By Rex HoggardJanuary 22, 2018, 9:14 pm

Quail Hollow Club - a staple on the PGA Tour since 2003 - debuted as a longer, tougher version of itself at last year’s PGA Championship, receiving mixed reviews from players.

The course played to a lengthened 7,600 yards at last year’s PGA and a 73.46 stroke average, the toughest course in relation to par on Tour in 2017. As a result, it left some players less than excited to return to the Charlotte, N.C.-area layout later this spring for the Wells Fargo Championship.

It’s that lack of enthusiasm that led officials at Quail Hollow to send a video to players saying, essentially, that the course players have lauded for years will be back in May.

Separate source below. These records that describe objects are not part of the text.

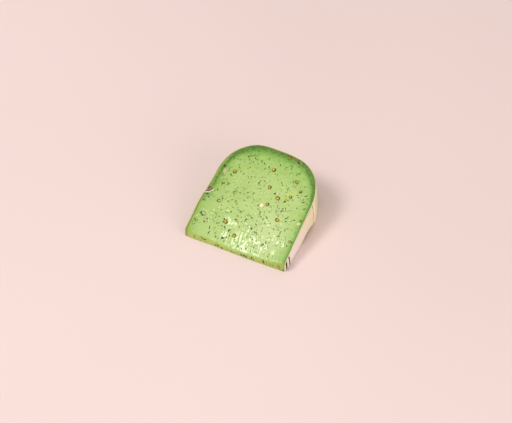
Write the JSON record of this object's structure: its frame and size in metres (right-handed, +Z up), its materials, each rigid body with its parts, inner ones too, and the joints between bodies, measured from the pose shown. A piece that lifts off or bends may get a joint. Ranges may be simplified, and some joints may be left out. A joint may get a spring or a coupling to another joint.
{
  "type": "cheese wedge",
  "caption": "Wedge of green herb cheese with mustard seeds and garlic chips, lying on a cut face, with coated rind and a paper label on one flat.",
  "frame": {"origin": "under the middle of the wedge, on the surface that the lower cut face rests on", "axes": "+Z up; +Y along the lower cut face from the trimmed nose to the rim; +X across the wheel's height, towards the labelled flat"},
  "size_m": [0.0936, 0.0977, 0.0428],
  "materials": {
    "cheese_paste": "moist satin, green with dark herb flecks",
    "cheese_coat": "thin brushed-on coat, pale straw yellow, satin",
    "label_paper": "matt printed paper, cream with dark rings",
    "mustard_seed": "amber brown skin, pale yellow where sliced",
    "garlic": "cream, slightly translucent"
  },
  "bodies": {
    "root": {"paste": "cheese_paste", "rind_coat": "cheese_coat", "flat_label": "label_paper", "label_scrap": "label_paper", "mustard_seed_1": "mustard_seed", "mustard_seed_2": "mustard_seed", "mustard_seed_3": "mustard_seed", "mustard_seed_4": "mustard_seed", "mustard_seed_5": "mustard_seed", "mustard_seed_6": "mustard_seed", "mustard_seed_7": "mustard_seed", "mustard_seed_8": "mustard_seed", "mustard_seed_9": "mustard_seed", "mustard_seed_10": "mustard_seed", "mustard_seed_11": "mustard_seed", "mustard_seed_12": "mustard_seed", "mustard_seed_13": "mustard_seed", "mustard_seed_14": "mustard_seed", "mustard_seed_15": "mustard_seed", "mustard_seed_16": "mustard_seed", "mustard_seed_17": "mustard_seed", "mustard_seed_18": "mustard_seed", "mustard_seed_19": "mustard_seed", "garlic_chip_1": "garlic", "garlic_chip_2": "garlic", "garlic_chip_3": "garlic", "garlic_chip_4": "garlic", "garlic_chip_5": "garlic", "garlic_chip_6": "garlic", "garlic_chip_7": "garlic"}
  },
  "joints": []
}
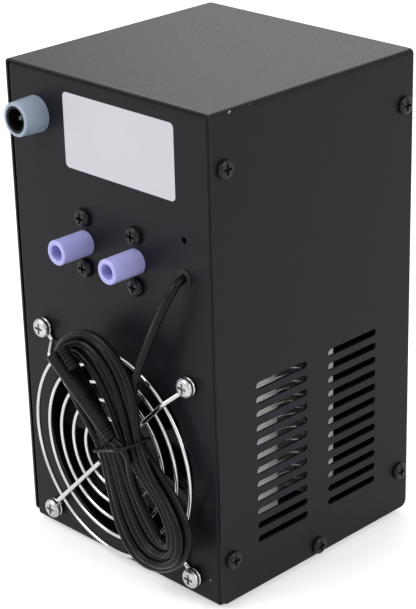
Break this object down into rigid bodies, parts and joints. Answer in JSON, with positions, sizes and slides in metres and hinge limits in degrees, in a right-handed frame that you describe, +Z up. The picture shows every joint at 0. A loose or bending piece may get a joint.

The video, which includes Quail Hollow president Johnny Harris and runs nearly five minutes, begins with an explanation of how the first hole, which played as a 524-yard par 4 at the PGA, will play much shorter at the Wells Fargo Championship.

“I had a number of my friends who were playing in the tournament tell me that tee was better suited as a lemonade stand,” Harris joked of the new tee box on the fourth hole. “I doubt we’ll ever see that tee used again in competition.”

Harris also explained that the greens, which became too fast for some, will be “softer” for this year’s Wells Fargo Championship.